**WHAT THE TASK ASKS**
The lines below are to be quoted exactly, from the first through the one that contains "(height, radius) rings.".

**AVAILABLE DATA**
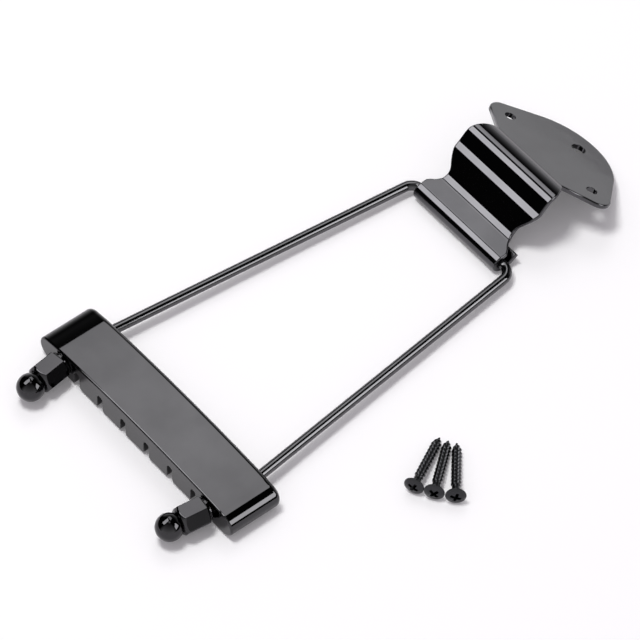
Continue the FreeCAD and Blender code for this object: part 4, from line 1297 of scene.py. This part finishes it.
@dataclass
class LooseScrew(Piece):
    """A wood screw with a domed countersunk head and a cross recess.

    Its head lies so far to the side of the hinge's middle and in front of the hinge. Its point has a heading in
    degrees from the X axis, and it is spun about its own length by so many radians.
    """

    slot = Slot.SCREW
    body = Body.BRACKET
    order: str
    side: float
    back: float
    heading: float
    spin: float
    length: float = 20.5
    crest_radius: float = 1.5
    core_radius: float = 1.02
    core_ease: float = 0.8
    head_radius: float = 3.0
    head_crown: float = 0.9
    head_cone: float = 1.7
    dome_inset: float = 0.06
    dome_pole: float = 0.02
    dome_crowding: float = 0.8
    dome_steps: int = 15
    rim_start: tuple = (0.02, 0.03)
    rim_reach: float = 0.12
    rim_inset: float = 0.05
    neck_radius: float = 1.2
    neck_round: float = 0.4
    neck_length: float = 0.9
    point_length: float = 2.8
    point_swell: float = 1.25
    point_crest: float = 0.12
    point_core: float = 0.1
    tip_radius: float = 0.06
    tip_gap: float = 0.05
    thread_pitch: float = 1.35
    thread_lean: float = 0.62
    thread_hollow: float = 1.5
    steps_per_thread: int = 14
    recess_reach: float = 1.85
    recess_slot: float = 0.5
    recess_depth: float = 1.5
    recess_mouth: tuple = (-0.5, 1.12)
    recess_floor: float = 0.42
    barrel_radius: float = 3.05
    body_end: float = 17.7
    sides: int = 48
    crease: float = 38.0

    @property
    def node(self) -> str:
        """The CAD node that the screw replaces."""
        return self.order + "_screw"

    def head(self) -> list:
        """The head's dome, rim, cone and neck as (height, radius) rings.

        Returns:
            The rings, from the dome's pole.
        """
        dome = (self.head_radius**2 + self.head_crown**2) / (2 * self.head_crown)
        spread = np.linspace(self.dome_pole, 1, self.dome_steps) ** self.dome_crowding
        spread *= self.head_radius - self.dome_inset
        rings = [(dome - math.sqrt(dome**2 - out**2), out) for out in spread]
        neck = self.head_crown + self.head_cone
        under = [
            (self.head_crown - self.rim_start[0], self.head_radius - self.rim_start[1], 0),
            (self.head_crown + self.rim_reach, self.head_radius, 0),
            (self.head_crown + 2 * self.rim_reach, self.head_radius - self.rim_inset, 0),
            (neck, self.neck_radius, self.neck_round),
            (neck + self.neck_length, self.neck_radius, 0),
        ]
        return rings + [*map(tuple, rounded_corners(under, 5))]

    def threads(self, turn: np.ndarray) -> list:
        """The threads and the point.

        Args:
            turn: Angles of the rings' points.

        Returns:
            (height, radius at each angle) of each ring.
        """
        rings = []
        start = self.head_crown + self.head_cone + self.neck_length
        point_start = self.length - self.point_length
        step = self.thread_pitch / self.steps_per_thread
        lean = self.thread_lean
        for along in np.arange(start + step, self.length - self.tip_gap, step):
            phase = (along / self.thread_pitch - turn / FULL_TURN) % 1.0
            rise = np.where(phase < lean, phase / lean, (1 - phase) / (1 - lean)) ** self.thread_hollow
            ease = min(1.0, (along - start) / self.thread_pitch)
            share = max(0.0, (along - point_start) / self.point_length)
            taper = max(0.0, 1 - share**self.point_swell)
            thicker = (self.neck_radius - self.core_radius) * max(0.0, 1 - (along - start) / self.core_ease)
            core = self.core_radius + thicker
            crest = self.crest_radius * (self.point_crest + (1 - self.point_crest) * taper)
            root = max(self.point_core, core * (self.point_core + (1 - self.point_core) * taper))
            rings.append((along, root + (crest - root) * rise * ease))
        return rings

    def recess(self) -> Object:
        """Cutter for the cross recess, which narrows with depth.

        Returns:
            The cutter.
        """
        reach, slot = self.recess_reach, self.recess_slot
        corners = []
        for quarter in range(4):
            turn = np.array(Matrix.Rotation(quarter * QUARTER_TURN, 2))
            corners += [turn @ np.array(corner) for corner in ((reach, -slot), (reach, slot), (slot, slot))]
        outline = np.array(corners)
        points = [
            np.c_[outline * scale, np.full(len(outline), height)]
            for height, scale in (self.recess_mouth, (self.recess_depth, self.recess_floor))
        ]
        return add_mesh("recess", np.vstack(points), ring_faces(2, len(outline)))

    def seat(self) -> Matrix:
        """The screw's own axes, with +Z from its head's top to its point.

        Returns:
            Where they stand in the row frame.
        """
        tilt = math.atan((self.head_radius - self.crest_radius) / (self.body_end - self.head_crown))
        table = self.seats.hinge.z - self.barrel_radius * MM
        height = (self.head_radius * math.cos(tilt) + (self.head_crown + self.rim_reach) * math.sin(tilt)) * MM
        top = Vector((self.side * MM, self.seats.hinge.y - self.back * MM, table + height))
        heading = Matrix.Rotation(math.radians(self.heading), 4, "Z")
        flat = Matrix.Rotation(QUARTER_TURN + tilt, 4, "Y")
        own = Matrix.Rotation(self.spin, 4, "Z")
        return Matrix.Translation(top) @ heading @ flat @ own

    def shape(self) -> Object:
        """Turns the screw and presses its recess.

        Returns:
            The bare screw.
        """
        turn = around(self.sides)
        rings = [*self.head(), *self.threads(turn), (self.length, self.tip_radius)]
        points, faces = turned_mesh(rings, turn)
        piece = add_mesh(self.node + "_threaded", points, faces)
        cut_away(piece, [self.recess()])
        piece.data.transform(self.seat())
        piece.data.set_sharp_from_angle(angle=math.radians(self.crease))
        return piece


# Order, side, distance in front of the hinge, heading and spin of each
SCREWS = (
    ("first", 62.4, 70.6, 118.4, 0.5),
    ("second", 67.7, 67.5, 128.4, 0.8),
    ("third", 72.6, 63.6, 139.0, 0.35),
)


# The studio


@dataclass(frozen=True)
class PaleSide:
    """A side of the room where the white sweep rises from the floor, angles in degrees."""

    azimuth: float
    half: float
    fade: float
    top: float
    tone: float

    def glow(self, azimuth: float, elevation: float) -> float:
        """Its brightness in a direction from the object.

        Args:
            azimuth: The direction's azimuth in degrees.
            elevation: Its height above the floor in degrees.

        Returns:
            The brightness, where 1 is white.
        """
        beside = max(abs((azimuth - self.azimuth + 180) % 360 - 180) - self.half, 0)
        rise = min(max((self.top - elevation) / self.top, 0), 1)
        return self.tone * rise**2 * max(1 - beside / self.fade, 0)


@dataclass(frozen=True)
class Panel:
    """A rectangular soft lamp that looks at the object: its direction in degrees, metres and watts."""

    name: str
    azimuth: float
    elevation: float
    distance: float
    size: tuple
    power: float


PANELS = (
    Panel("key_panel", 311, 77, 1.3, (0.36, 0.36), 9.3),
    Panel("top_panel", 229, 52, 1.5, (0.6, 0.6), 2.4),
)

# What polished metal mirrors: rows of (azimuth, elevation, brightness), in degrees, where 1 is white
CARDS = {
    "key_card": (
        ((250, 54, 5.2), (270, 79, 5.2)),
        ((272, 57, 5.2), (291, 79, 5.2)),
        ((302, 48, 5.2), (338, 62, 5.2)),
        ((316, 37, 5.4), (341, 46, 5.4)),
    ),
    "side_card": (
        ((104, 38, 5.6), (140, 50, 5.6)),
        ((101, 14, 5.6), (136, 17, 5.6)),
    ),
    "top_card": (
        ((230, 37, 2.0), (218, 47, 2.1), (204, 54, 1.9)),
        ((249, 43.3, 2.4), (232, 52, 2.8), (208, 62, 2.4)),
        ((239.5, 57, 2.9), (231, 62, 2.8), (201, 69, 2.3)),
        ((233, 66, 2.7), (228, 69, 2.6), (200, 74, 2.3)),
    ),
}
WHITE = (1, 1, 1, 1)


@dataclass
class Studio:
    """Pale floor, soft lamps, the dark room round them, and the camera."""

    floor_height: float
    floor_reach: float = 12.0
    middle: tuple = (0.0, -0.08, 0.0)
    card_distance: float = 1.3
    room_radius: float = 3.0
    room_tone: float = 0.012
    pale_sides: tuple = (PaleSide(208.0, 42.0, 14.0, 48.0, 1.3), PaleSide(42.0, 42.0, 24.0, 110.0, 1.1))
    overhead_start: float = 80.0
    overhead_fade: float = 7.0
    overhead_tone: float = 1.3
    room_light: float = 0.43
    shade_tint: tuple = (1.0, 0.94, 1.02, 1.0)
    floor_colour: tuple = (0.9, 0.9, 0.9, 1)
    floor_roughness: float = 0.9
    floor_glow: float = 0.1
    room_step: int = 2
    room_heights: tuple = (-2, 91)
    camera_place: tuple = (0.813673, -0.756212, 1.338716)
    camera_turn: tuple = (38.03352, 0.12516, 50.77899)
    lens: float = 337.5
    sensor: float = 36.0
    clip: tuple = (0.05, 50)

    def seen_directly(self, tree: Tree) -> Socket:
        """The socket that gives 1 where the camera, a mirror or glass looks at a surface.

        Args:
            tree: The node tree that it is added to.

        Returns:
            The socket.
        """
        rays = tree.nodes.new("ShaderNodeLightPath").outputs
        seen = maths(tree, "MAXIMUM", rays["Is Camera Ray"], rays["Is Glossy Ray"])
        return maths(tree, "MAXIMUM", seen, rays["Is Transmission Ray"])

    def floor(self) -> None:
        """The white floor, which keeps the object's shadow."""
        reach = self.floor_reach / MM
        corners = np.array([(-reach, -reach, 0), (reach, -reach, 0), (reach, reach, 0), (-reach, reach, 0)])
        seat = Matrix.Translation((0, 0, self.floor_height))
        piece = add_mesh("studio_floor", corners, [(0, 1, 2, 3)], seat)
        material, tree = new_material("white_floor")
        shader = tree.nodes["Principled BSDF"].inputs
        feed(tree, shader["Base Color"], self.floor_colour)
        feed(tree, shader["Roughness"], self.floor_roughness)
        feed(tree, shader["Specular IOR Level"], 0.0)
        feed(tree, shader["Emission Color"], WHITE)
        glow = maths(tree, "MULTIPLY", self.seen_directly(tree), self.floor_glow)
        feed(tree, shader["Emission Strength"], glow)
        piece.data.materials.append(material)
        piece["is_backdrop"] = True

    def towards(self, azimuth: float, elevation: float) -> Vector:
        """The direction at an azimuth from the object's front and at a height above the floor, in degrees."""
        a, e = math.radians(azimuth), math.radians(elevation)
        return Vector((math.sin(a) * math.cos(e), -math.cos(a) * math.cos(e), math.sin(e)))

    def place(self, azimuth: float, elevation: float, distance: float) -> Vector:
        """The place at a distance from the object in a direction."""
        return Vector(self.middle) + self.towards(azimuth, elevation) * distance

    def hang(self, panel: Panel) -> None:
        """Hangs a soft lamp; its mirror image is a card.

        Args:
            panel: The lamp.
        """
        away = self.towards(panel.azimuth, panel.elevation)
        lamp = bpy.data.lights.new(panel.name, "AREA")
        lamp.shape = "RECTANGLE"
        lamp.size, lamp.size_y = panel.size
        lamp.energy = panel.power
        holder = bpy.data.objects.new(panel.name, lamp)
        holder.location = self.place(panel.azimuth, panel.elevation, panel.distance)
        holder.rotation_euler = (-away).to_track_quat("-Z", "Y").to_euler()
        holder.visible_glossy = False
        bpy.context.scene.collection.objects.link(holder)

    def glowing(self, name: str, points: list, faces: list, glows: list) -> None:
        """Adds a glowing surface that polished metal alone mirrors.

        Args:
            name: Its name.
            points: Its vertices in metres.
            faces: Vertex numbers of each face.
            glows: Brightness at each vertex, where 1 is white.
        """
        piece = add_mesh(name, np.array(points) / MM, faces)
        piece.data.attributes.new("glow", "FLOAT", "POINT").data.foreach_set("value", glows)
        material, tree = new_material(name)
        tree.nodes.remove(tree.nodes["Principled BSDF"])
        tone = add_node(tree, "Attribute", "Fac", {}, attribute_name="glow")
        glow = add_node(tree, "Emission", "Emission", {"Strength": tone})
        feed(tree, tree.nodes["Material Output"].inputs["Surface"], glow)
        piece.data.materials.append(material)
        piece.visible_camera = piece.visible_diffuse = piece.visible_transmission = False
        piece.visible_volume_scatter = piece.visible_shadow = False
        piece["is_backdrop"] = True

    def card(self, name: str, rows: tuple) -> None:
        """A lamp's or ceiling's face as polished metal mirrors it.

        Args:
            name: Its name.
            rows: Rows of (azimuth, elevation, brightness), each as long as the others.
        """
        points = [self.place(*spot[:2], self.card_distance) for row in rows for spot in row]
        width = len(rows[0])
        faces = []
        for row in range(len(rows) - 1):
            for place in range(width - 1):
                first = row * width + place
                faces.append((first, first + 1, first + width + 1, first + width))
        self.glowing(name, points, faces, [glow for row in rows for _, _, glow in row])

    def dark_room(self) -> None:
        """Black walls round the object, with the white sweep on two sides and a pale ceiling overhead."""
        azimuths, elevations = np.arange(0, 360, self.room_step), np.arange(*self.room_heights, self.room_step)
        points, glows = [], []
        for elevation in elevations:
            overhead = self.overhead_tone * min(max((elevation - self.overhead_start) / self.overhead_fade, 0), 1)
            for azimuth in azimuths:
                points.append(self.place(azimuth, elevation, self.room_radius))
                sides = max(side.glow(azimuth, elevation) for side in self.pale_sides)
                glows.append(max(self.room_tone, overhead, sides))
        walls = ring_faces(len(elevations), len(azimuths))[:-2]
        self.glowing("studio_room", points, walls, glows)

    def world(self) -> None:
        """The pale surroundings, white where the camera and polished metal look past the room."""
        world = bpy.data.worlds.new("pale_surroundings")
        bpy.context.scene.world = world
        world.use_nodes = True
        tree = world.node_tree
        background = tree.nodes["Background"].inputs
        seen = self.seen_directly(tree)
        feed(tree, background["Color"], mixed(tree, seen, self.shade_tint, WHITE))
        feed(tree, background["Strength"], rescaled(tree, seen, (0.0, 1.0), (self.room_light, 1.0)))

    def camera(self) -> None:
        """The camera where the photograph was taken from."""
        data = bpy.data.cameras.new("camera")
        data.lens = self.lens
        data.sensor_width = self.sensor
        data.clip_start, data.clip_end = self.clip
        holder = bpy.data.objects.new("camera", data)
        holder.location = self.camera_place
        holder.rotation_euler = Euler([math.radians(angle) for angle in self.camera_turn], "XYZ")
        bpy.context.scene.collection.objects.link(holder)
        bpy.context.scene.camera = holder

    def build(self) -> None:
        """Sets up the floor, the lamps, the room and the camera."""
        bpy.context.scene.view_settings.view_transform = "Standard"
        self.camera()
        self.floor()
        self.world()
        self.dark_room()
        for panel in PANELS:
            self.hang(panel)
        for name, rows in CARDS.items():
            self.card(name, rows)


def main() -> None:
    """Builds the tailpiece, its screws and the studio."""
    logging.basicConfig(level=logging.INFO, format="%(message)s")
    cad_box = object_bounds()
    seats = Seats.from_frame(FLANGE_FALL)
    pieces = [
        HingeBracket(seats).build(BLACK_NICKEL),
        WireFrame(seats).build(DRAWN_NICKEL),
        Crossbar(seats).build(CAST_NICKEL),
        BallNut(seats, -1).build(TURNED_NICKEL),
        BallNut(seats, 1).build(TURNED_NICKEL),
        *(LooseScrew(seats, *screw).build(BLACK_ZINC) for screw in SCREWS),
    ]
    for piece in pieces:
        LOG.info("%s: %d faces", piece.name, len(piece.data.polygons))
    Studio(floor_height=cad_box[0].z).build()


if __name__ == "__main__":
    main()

**EXERCISE ANSWER**
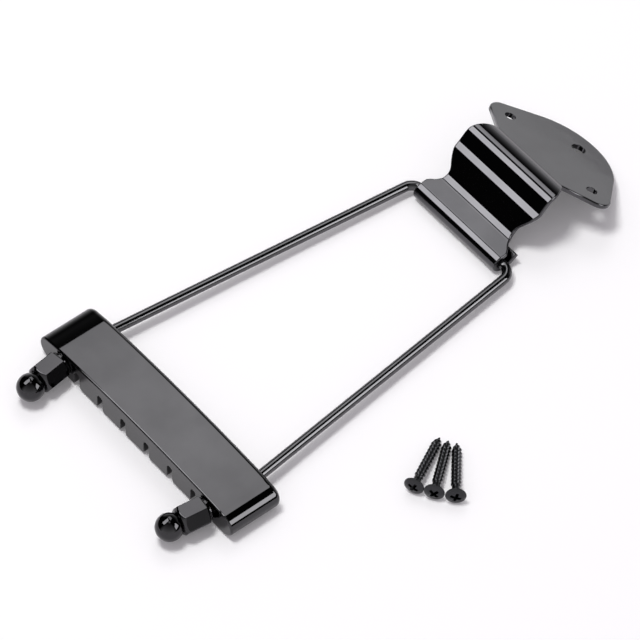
Continue the FreeCAD and Blender code for this object: part 4, from line 1297 of scene.py. This part finishes it.
@dataclass
class LooseScrew(Piece):
    """A wood screw with a domed countersunk head and a cross recess.

    Its head lies so far to the side of the hinge's middle and in front of the hinge. Its point has a heading in
    degrees from the X axis, and it is spun about its own length by so many radians.
    """

    slot = Slot.SCREW
    body = Body.BRACKET
    order: str
    side: float
    back: float
    heading: float
    spin: float
    length: float = 20.5
    crest_radius: float = 1.5
    core_radius: float = 1.02
    core_ease: float = 0.8
    head_radius: float = 3.0
    head_crown: float = 0.9
    head_cone: float = 1.7
    dome_inset: float = 0.06
    dome_pole: float = 0.02
    dome_crowding: float = 0.8
    dome_steps: int = 15
    rim_start: tuple = (0.02, 0.03)
    rim_reach: float = 0.12
    rim_inset: float = 0.05
    neck_radius: float = 1.2
    neck_round: float = 0.4
    neck_length: float = 0.9
    point_length: float = 2.8
    point_swell: float = 1.25
    point_crest: float = 0.12
    point_core: float = 0.1
    tip_radius: float = 0.06
    tip_gap: float = 0.05
    thread_pitch: float = 1.35
    thread_lean: float = 0.62
    thread_hollow: float = 1.5
    steps_per_thread: int = 14
    recess_reach: float = 1.85
    recess_slot: float = 0.5
    recess_depth: float = 1.5
    recess_mouth: tuple = (-0.5, 1.12)
    recess_floor: float = 0.42
    barrel_radius: float = 3.05
    body_end: float = 17.7
    sides: int = 48
    crease: float = 38.0

    @property
    def node(self) -> str:
        """The CAD node that the screw replaces."""
        return self.order + "_screw"

    def head(self) -> list:
        """The head's dome, rim, cone and neck as (height, radius) rings.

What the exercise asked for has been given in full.